Original features are worth so much. Not so much monetarily, but in the spirit of homes. Lovely.
JTT
 
  1  
Reply Tue 24 Feb, 2009 08:56 pm
@ossobuco,
You could, as I mentioned cut it back at a 45 or you could do a split 45 degree return, though that latter would leave you with a bit of knobbyness.

I just copied the pic and blew it up myself and though it's impossible to tell if the chair rail is one piece or a built up, it's certainly a simple one to copy with easy table saw rips, especially given that it is painted.
ossobuco
 
  1  
Reply Tue 24 Feb, 2009 09:02 pm
@ehBeth,
Thanks, ehBeth. Makes me cry to show the pics.
0 Replies
 
boomerang
 
  1  
Reply Tue 24 Feb, 2009 09:06 pm
Let's see if this works....

http://img.photobucket.com/albums/v667/boomerangagain/House/rail2.jpg

Most of the millwork is original to the house and it's been a horror story when things have had to be replaced. The house was built in 1924.

There isn't a hallway. The room on the other side is the living room.

I don't have a photo of this particular doorway but it is a duplicate of this arch that leads off the living room and into a little linen closet area:

http://img.photobucket.com/albums/v667/boomerangagain/House/archhall.jpg

I see what Osso is saying... since there isn't any trim around the door, any trim that hits the edge of the arch will jut out a bit. However, I don't see why it couldn't be slightly tapered to avoid that look, while still reaching the edge.
ossobuco
 
  1  
Reply Tue 24 Feb, 2009 09:08 pm
@JTT,
JTT. I don't discount your view. Me, I'd leave it. You'd work to modify the chair rail. Countering opinions.
JTT
 
  1  
Reply Tue 24 Feb, 2009 09:16 pm
@boomerang,
Much better pic than I got with my blowup, Boomer. That appears to me to be a very easy chair rail to duplicate even to matching the slight imperfections on the eased edges.

Quote:
However, I don't see why it couldn't be slightly tapered to avoid that look, while still reaching the edge.

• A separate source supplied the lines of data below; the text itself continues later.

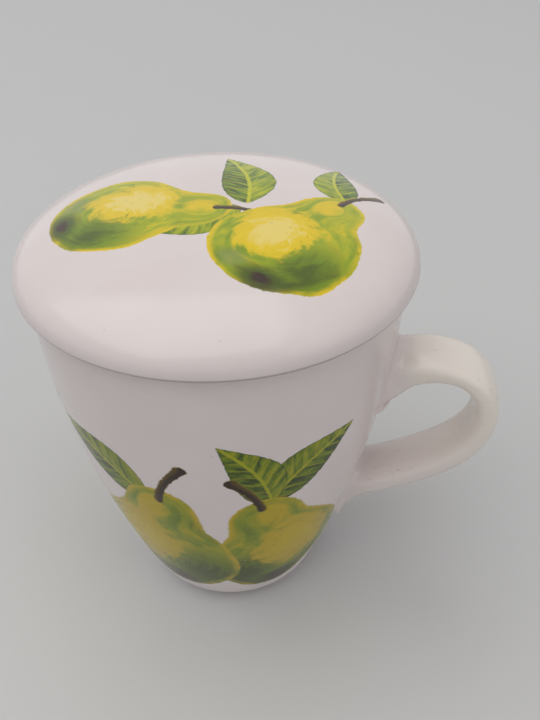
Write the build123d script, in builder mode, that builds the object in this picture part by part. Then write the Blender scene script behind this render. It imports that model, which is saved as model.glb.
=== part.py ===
from build123d import *
from math import atan, cos, pi, radians, sin, sqrt, tan
import os

# Lidded tea mug with a steel infuser.
# Frame: the origin is on the mug's axis at the plane of its foot ring.
# +Z is up along the axis and +X points at the handle. Sizes are in millimetres.

# ---- Mug ----
mug_height = 99.6  # top of the rim above the foot
mouth_radius = 44.2  # outside of the rim
heel_radius = 25.2  # outside of the wall where the heel's arc begins
heel_height = 7.0
heel_lean = 21.0  # degrees by which the wall leans outwards at the heel
heel_arc = 8.0  # radius of the rounded heel
wall_fullness = 0.33  # share of the wall's height that each end tangent holds
mug_wall = 3.6
rim_rounding = 1.35  # each edge of the rim
floor_thickness = 4.6
inner_heel_arc = 11.0
foot_radius = 20.5
foot_width = 2.6
foot_recess = 1.9  # how far the underside stands up inside the foot ring
foot_chamfer = 0.4

# ---- Handle, a flattened strap ----
# Each point of its centre line has a height and a distance beyond the mug's wall.
strap_width = 15.6
strap_thickness = 6.4
strap_rounding = 2.8
upper_root_height = 64.5
shoulder_height = 74.2
shoulder_out = 4.1
crown_height = 75.5
crown_out = 12.0
bow_height = 62.4
bow_out = 26.4
bend_height = 45.2
bend_out = 20.3
tail_height = 37.5
tail_out = 8.9
lower_root_height = 22.5
root_depth = 8.0  # how far behind the wall's outer face the centre line ends
upper_flare_width = 3.0  # how much the strap spreads where it meets the wall
upper_flare_thickness = 5.6
upper_flare_reach = 8.0  # how far out from the wall the spread fades
lower_flare_width = 1.0
lower_flare_thickness = 2.6
lower_flare_reach = 6.0
strap_stations = 24  # sections along the strap

# ---- Infuser ----
sheet = 0.6
lip_inset = 1.3  # the lip stops short of the outside of the mug's rim
neck_clearance = 0.9  # radial, inside the mug's mouth
neck_depth = 8.0  # below the lip's upper face
shoulder_width = 5.0  # radial step from the neck in to the basket
shoulder_drop = 3.4
socket_depth = 4.5
bend_radius = 1.2  # of the pressed sheet's middle
basket_lift = 31.3  # of the basket's foot above the floor of the mug
ring_clearance = 1.3  # radial, between the base ring and the mug's wall
base_ring_height = 5.0
base_flange = 3.4  # how far the base ring turns in under the floor
floor_clearance = 0.1  # radial, between the floor and the wall
hole_radius = 1.05
hole_columns = 36
hole_pitch = 4.4  # between rows of the wall
hole_margin = 1.6  # plain sheet between the holes and a joined edge
floor_hole_pitch = 4.6

# ---- Lid ----
lid_radius = 47.0
lid_rise = 13.1  # from its seat to the top of the dome
lid_edge_radius = 1.2  # rounding under the widest line
dome_shoulder = 0.69  # how far the flat of the dome reaches outwards
dome_side = 0.63  # how far the side of the dome reaches upwards
lid_thickness = 4.4
collar_clearance = 1.0  # radial, inside the infuser's neck
collar_depth = 4.6
collar_width = 3.2
collar_rounding = 1.0

os.makedirs("parts", exist_ok=True)


def wall_end(inset):
    """The lowest point of the mug's wall, inset from its outer face, and the wall's rise there."""
    lean = radians(heel_lean)
    low_end = Vector(heel_radius - inset * cos(lean), heel_height + inset * sin(lean))
    return low_end, Vector(sin(lean), cos(lean))


def wall_line(inset):
    """The curve of the mug's wall from the rim to the heel, inset from its outer face."""
    low_end, rise = wall_end(inset)
    hold = wall_fullness * (mug_height - low_end.Y)
    rim_end = Vector(mouth_radius - inset, mug_height)
    return Bezier(rim_end, rim_end - Vector(0, hold), low_end + rise * hold, low_end)


def heel_centre(inset, radius):
    """The centre of an arc that carries on from the wall's lower end."""
    low_end, rise = wall_end(inset)
    return low_end + Vector(-rise.Y, rise.X) * radius


def heel_line(inset, radius, end):
    """The arc from the wall's lower end round to a point below it."""
    start, rise = wall_end(inset)
    centre = heel_centre(inset, radius)
    crest = centre + ((start + end) * 0.5 - centre).normalized() * radius
    return ThreePointArc(start, crest, end)


def wall_radius(wall, height):
    """The radius of a face of the mug's wall at a height, found by halving its curve."""
    low, high = 0.0, 1.0
    for _ in range(30):
        middle = (low + high) / 2
        if (wall @ middle).Y > height:
            low = middle
        else:
            high = middle
    return (wall @ low).X


def beyond_wall(distance, height):
    """A point of the handle's centre line."""
    return wall_radius(outer_wall, height) + distance, height


# ---- The mug's outer form, solid right through ----
heel_middle = heel_centre(0, heel_arc)
foot_top = Vector(
    foot_radius, heel_middle.Y - sqrt(heel_arc**2 - (foot_radius - heel_middle.X) ** 2)
)
with BuildPart() as mug_form:
    with BuildSketch(Plane.YZ):
        with BuildLine():
            outer_wall = wall_line(0)
            heel_line(0, heel_arc, foot_top)
            Polyline(
                foot_top,
                (foot_radius, foot_chamfer),
                (foot_radius - foot_chamfer, 0),
                (0, 0),
                (0, mug_height),
                outer_wall @ 0,
            )
        make_face()
    revolve(axis=Axis.Z)

# ---- Mug body: the form, hollowed from above and recessed inside its foot ring ----
cavity_floor = foot_recess + floor_thickness
bowl_middle = heel_centre(mug_wall, inner_heel_arc)
bowl_side = sqrt(max(inner_heel_arc**2 - (bowl_middle.Y - cavity_floor) ** 2, 0))
floor_edge = Vector(bowl_middle.X + bowl_side, cavity_floor)
with BuildPart() as mug_body:
    add(mug_form.part)
    with BuildSketch(Plane.YZ):
        with BuildLine():
            inner_wall = wall_line(mug_wall)
            heel_line(mug_wall, inner_heel_arc, floor_edge)
            Polyline(floor_edge, (0, cavity_floor), (0, mug_height), inner_wall @ 0)
        make_face()
    revolve(axis=Axis.Z, mode=Mode.SUBTRACT)
    with BuildSketch(Plane.XY):
        Circle(foot_radius - foot_width)
    extrude(amount=foot_recess, mode=Mode.SUBTRACT)
    round_edges = mug_body.edges().filter_by(GeomType.CIRCLE)
    fillet(round_edges.group_by(Axis.Z)[-1], min(rim_rounding, 0.45 * mug_wall))
    foot_edges = mug_body.edges().filter_by(GeomType.CIRCLE).group_by(Axis.Z)[0]
    chamfer(foot_edges.sort_by(SortBy.RADIUS)[0], foot_chamfer)

# ---- Handle: a strap lofted along its centre line and cut at the mug's face ----
with BuildPart() as mug_handle:
    with BuildLine(Plane.XZ):
        centre_line = Spline(
            beyond_wall(-root_depth, upper_root_height),
            beyond_wall(shoulder_out, shoulder_height),
            beyond_wall(crown_out, crown_height),
            beyond_wall(bow_out, bow_height),
            beyond_wall(bend_out, bend_height),
            beyond_wall(tail_out, tail_height),
            beyond_wall(-root_depth, lower_root_height),
        )
    for station in range(strap_stations + 1):
        share = station / strap_stations
        spot = centre_line @ share
        out = max(spot.X - wall_radius(outer_wall, spot.Z), 0)
        if share < 0.5:
            flare = (1 - min(out / upper_flare_reach, 1)) ** 2
            width = strap_width + flare * upper_flare_width
            thickness = strap_thickness + flare * upper_flare_thickness
        else:
            flare = (1 - min(out / lower_flare_reach, 1)) ** 2
            width = strap_width + flare * lower_flare_width
            thickness = strap_thickness + flare * lower_flare_thickness
        rounding = strap_rounding * thickness / strap_thickness
        with BuildSketch(Plane(origin=spot, x_dir=(0, 1, 0), z_dir=centre_line % share)):
            RectangleRounded(width, thickness, rounding)
    loft()
    add(mug_form.part, mode=Mode.SUBTRACT)

# ---- Infuser: heights and radii shared by its pressed rim and its basket ----
lip_top = mug_height + sheet
neck_radius = mouth_radius - mug_wall - neck_clearance
neck_foot = lip_top - neck_depth
basket_top = neck_foot - shoulder_drop
basket_bottom = cavity_floor + basket_lift
basket_radius = neck_radius - shoulder_width
foot_room = wall_radius(inner_wall, basket_bottom) - ring_clearance
taper = atan((basket_radius - foot_room + sheet) / (basket_top - basket_bottom))
slant = sheet / cos(taper)  # the thickness of the tapering sheet, measured level


def basket_outside(height):
    """The outer radius of the tapering basket wall."""
    return basket_radius - (basket_top - height) * tan(taper)


# ---- Infuser rim: lip, neck, shoulder and the socket that holds the basket ----
socket_foot = basket_top - socket_depth
with BuildPart() as infuser_rim:
    with BuildSketch(Plane.YZ):
        with BuildLine():
            FilletPolyline(
                (mouth_radius - lip_inset, lip_top - sheet / 2),
                (neck_radius - sheet / 2, lip_top - sheet / 2),
                (neck_radius - sheet / 2, neck_foot),
                (basket_outside(basket_top) + slant / 2, basket_top),
                (basket_outside(socket_foot) + slant / 2, socket_foot),
                radius=bend_radius,
            )
        trace(line_width=sheet)
    revolve(axis=Axis.Z)

# ---- Infuser wall: a tapering sleeve with staggered rows of holes ----
wall_top = basket_top - bend_radius
first_row = basket_bottom + base_ring_height + hole_margin + hole_radius
last_row = socket_foot - hole_margin - hole_radius
row_count = int((last_row - first_row) / hole_pitch) + 1
hole_places = []
for row in range(row_count):
    row_height = first_row + row * hole_pitch
    for column in range(hole_columns):
        turn = (column + 0.5 * (row % 2)) * 2 * pi / hole_columns
        outwards = Vector(cos(turn), sin(turn))
        spot = outwards * basket_outside(row_height) + Vector(0, 0, row_height)
        hole_places.append(Plane(origin=spot, z_dir=outwards))
with BuildPart() as infuser_wall:
    with BuildSketch(Plane.YZ):
        with BuildLine():
            Polyline(
                (basket_outside(wall_top) - slant, wall_top),
                (basket_outside(wall_top), wall_top),
                (basket_outside(basket_bottom), basket_bottom),
                (basket_outside(basket_bottom) - slant, basket_bottom),
                close=True,
            )
        make_face()
    revolve(axis=Axis.Z)
    with Locations(*hole_places):
        Cylinder(hole_radius, 4 * sheet, mode=Mode.SUBTRACT)

# ---- Infuser base ring: pressed round the foot of the wall and in under the floor ----
ring_top = basket_bottom + base_ring_height
ring_foot = basket_bottom - sheet
flange_edge = basket_outside(basket_bottom) - base_flange
with BuildPart() as infuser_base_ring:
    with BuildSketch(Plane.YZ):
        with BuildLine():
            Polyline(
                (basket_outside(ring_top), ring_top),
                (basket_outside(ring_top) + slant, ring_top),
                (basket_outside(ring_foot) + slant, ring_foot),
                (flange_edge, ring_foot),
                (flange_edge, basket_bottom),
                (basket_outside(basket_bottom), basket_bottom),
                close=True,
            )
        make_face()
    revolve(axis=Axis.Z)
    ring_edges = infuser_base_ring.edges().filter_by(GeomType.CIRCLE).group_by(Axis.Z)[0]
    fillet(ring_edges.sort_by(SortBy.RADIUS)[-1], 0.9 * sheet)

# ---- Infuser floor: a perforated disc on the base ring's flange ----
floor_radius = basket_outside(basket_bottom) - slant - floor_clearance
floor_rings = int((flange_edge - hole_radius) / floor_hole_pitch)
with BuildPart() as infuser_floor:
    with BuildSketch(Plane.XY.offset(basket_bottom)):
        Circle(floor_radius)
        for ring in range(floor_rings + 1):
            with PolarLocations(ring * floor_hole_pitch, max(6 * ring, 1)):
                Circle(hole_radius, mode=Mode.SUBTRACT)
    extrude(amount=sheet)

# ---- Lid: a dome with a locating collar under it ----
lid_seat = lip_top
lid_waist = lid_seat + lid_edge_radius
lid_top = lid_seat + lid_rise
dome_height = lid_top - lid_waist
collar_radius = neck_radius - sheet - collar_clearance
hollow_radius = collar_radius - collar_width
hollow_height = dome_height - lid_thickness
with BuildPart() as lid:
    with BuildSketch(Plane.YZ):
        with BuildLine():
            Bezier(
                (0, lid_top),
                (dome_shoulder * lid_radius, lid_top),
                (lid_radius, lid_waist + dome_side * dome_height),
                (lid_radius, lid_waist),
            )
            RadiusArc(
                (lid_radius, lid_waist),
                (lid_radius - lid_edge_radius, lid_seat),
                lid_edge_radius,
            )
            Polyline(
                (lid_radius - lid_edge_radius, lid_seat),
                (collar_radius, lid_seat),
                (collar_radius, lid_seat - collar_depth),
                (hollow_radius, lid_seat - collar_depth),
                (hollow_radius, lid_seat),
            )
            Bezier(
                (hollow_radius, lid_seat),
                (hollow_radius, lid_seat + dome_side * (lid_rise - lid_thickness)),
                (dome_shoulder * hollow_radius, lid_top - lid_thickness),
                (0, lid_top - lid_thickness),
            )
            Line((0, lid_top - lid_thickness), (0, lid_top))
        make_face()
    revolve(axis=Axis.Z)
    collar_edges = lid.edges().filter_by(GeomType.CIRCLE).group_by(Axis.Z)[0]
    fillet(collar_edges, min(collar_rounding, 0.45 * collar_width))

pieces = {
    "mug_body": mug_body,
    "mug_handle": mug_handle,
    "infuser_rim": infuser_rim,
    "infuser_wall": infuser_wall,
    "infuser_base_ring": infuser_base_ring,
    "infuser_floor": infuser_floor,
    "lid": lid,
}
for name, piece in pieces.items():
    piece.part.label = name
    export_step(piece.part, f"parts/{name}.step")
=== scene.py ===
from bisect import bisect
from math import atan2, cos, hypot, pi, radians, sin, sqrt

import bmesh
import bpy
from mathutils import Euler, Matrix, Vector


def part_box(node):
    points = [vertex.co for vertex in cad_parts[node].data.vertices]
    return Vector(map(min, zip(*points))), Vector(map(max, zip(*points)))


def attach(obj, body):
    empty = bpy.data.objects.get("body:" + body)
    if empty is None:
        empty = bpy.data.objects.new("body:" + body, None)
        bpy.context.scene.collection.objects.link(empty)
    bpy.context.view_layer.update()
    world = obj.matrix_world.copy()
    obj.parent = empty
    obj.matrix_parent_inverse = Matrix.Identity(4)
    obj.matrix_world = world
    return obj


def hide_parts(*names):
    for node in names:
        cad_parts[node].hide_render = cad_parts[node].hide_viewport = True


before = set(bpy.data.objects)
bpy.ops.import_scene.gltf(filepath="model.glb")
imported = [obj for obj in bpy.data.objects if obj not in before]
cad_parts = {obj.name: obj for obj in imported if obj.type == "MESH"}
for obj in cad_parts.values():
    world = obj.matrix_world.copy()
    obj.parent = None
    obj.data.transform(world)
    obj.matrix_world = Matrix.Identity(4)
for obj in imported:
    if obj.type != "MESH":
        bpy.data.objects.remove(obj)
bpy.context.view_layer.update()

# A lidded tea mug with a steel infuser. Profiles are drawn in millimetres as (radius, height).
mm = 0.001

# ---- Sizes that the pieces share ----
lid_overhang = 2.8
mug_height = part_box("mug_body")[1][2] / mm
mouth_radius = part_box("lid")[1][0] / mm - lid_overhang
heel_radius = 25.2
heel_height = 7.0
heel_lean = radians(21)
heel_arc = 8.0
wall_fullness = 0.33
mug_wall = 3.6
rim_rounding = 1.35
rim_clearance = 0.05  # between the wall's last point and the start of the rim's rounding
inner_heel_arc = 11.0
cavity_floor = 6.5
foot_radius = 20.5
foot_width = 2.6
foot_recess = 1.9
foot_roundings = [0.9, 0.7, 0.9]  # under the mug, then the ring's inner and outer edge

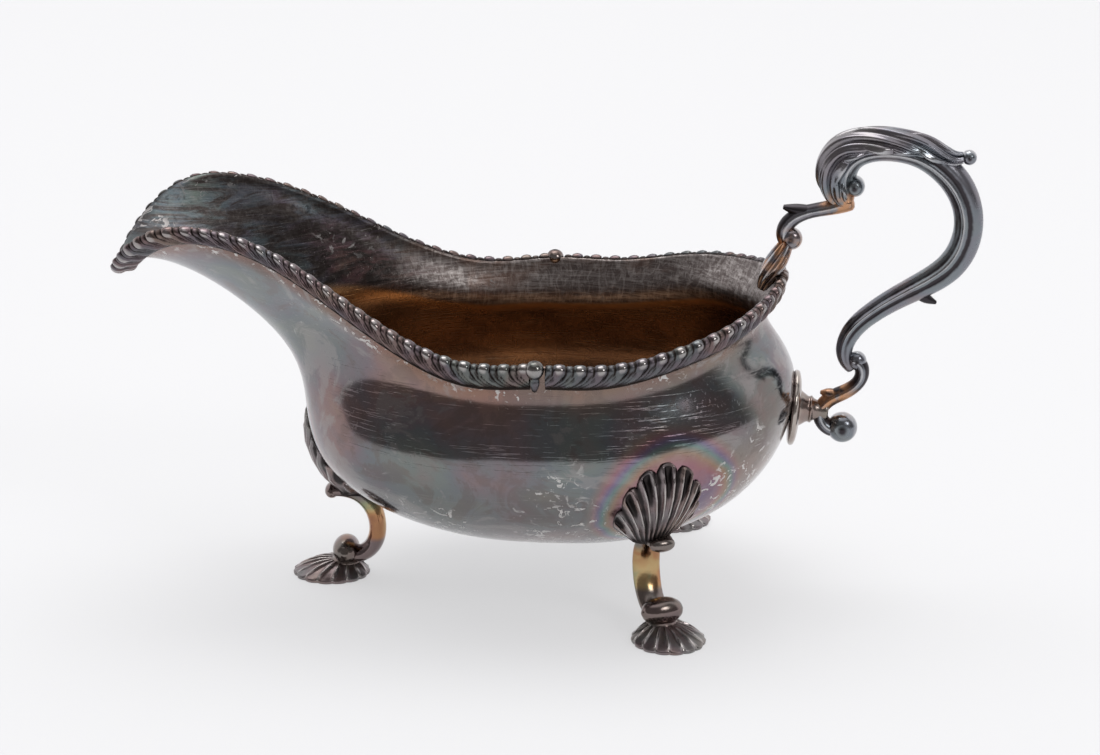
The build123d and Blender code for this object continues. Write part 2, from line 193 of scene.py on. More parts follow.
def skin(name, grid, values=None, uv=None, around=True):
    """A closed mesh over a grid of points in millimetres. values: per-point attributes by name."""
    rows, cols = grid.shape[:2]
    number = np.arange(rows * cols).reshape(rows, cols)
    nxt = np.roll(number, -1, axis=1) if around else number[:, 1:]
    here = number if around else number[:, :-1]
    quads = np.stack([here[:-1], nxt[:-1], nxt[1:], here[1:]], -1).reshape(-1, 4)
    mesh = bpy.data.meshes.new(name)
    mesh.from_pydata((grid.reshape(-1, 3) * MM).tolist(), [], quads.tolist())
    for key, value in (values or {}).items():
        layer = mesh.attributes.new(key, "FLOAT", "POINT")
        layer.data.foreach_set("value", np.asarray(value, np.float32).reshape(-1))
    if uv is not None:
        u, v = uv
        u_next = np.append(u[1:], u[-1] + (u[1] - u[0]))[:nxt.shape[1]]
        u_here = u[:nxt.shape[1]]
        shape = (rows - 1, nxt.shape[1])
        corner_u = [np.broadcast_to(c, shape) for c in (u_here, u_next, u_next, u_here)]
        v_top = np.broadcast_to(v[:-1, None], shape)
        v_low = np.broadcast_to(v[1:, None], shape)
        corner_v = [v_top, v_top, v_low, v_low]
        pairs = np.stack([np.stack(corner_u, -1), np.stack(corner_v, -1)], -1)
        layer = mesh.uv_layers.new(name="wall")
        layer.data.foreach_set("uv", pairs.astype(np.float32).reshape(-1))
    return finish_mesh(name, mesh)


def finish_mesh(name, mesh):
    """Close seams and poles, turn faces outwards, shade smooth and link the object."""
    work = bmesh.new()
    work.from_mesh(mesh)
    bmesh.ops.remove_doubles(work, verts=work.verts, dist=2e-6)
    bmesh.ops.dissolve_degenerate(work, edges=work.edges, dist=1e-7)
    bmesh.ops.recalc_face_normals(work, faces=work.faces)
    for face in work.faces:
        face.smooth = True
    work.to_mesh(mesh)
    work.free()
    piece = bpy.data.objects.new(name, mesh)
    bpy.context.collection.objects.link(piece)
    return piece


def bar(name, rows, shape=None, around=48, per_mm=3.0, blunt=0.6):
    """A bar of oval section along a smooth path in y = 0, with rounded ends.
    shape(angle, part) gives each point's height above the oval, in millimetres."""
    rows = np.asarray(rows, float)
    knots, path = curve_through(rows[:, :2])
    _, size = curve_through(rows[:, 2:], even=True)
    length = knots[-1]
    count = max(int(length * per_mm), 12)
    t = np.linspace(0, length, count)
    centre = path(t)
    even = np.interp(t, knots, np.arange(len(rows)))
    half = size(even) / 2
    along = np.gradient(centre, axis=0)
    along /= np.linalg.norm(along, axis=1)[:, None]
    caps = np.radians([15, 35, 55, 75, 90])
    start = [(centre[0] - along[0] * blunt * half[0, 0] * np.sin(c), half[0] * np.cos(c)) for c in caps]
    end = [(centre[-1] + along[-1] * blunt * half[-1, 0] * np.sin(c), half[-1] * np.cos(c)) for c in caps]
    centre = np.concatenate([[c for c, _ in start[::-1]], centre, [c for c, _ in end]])
    half = np.concatenate([[h for _, h in start[::-1]], half, [h for _, h in end]])
    along = np.concatenate([[along[0]] * len(caps), along, [along[-1]] * len(caps)])
    part = np.concatenate([np.zeros(len(caps)), t / length, np.ones(len(caps))])[:, None]
    angle = np.linspace(0, 2 * math.pi, around, endpoint=False)[None, :]
    lift = np.zeros((len(centre), around))
    if shape is not None:
        lift = lift + shape(angle, part) * np.minimum(1, half[:, :1] / max(half[:, 0].max() * 0.35, 1e-6))
    lift[0] = lift[-1] = 0
    normal = np.stack([-along[:, 1], along[:, 0]], 1)
    reach = (half[:, :1] + lift) * np.cos(angle) * (half[:, :1] > 1e-6)
    side = (half[:, 1:] + lift) * np.sin(angle) * (half[:, 1:] > 1e-6)
    x = centre[:, :1] + normal[:, :1] * reach
    z = centre[:, 1:] + normal[:, 1:] * reach
    raised = lift - lift.min() if shape is not None else lift
    raised = raised / max(raised.max(), 1e-6)
    return skin(name, np.stack([x, side, z], -1), {"raised": raised})


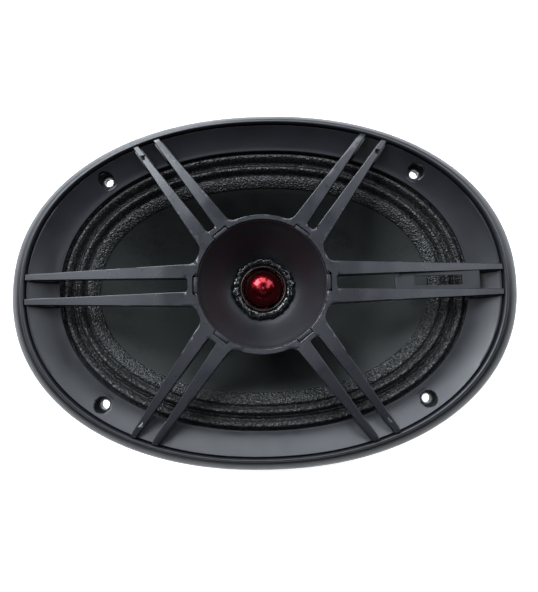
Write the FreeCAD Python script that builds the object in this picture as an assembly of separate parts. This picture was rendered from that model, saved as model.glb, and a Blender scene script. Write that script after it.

That's what I was suggesting with a 45 degree back cut. Imagine all those pieces at a 90 degree angle, reaching just to the edge of the curve. Now imagine a line cut from the back, where it meets the wall on a 45 degree angle towards the front of the chair rail.

Then the thin point of the 45 is ever so slightly eased so it isn't such a sharp point. It can then be eased in to the curve with latex caulk and the paint line could end right at the end of the moulding.

I'll see if I can find a net pic.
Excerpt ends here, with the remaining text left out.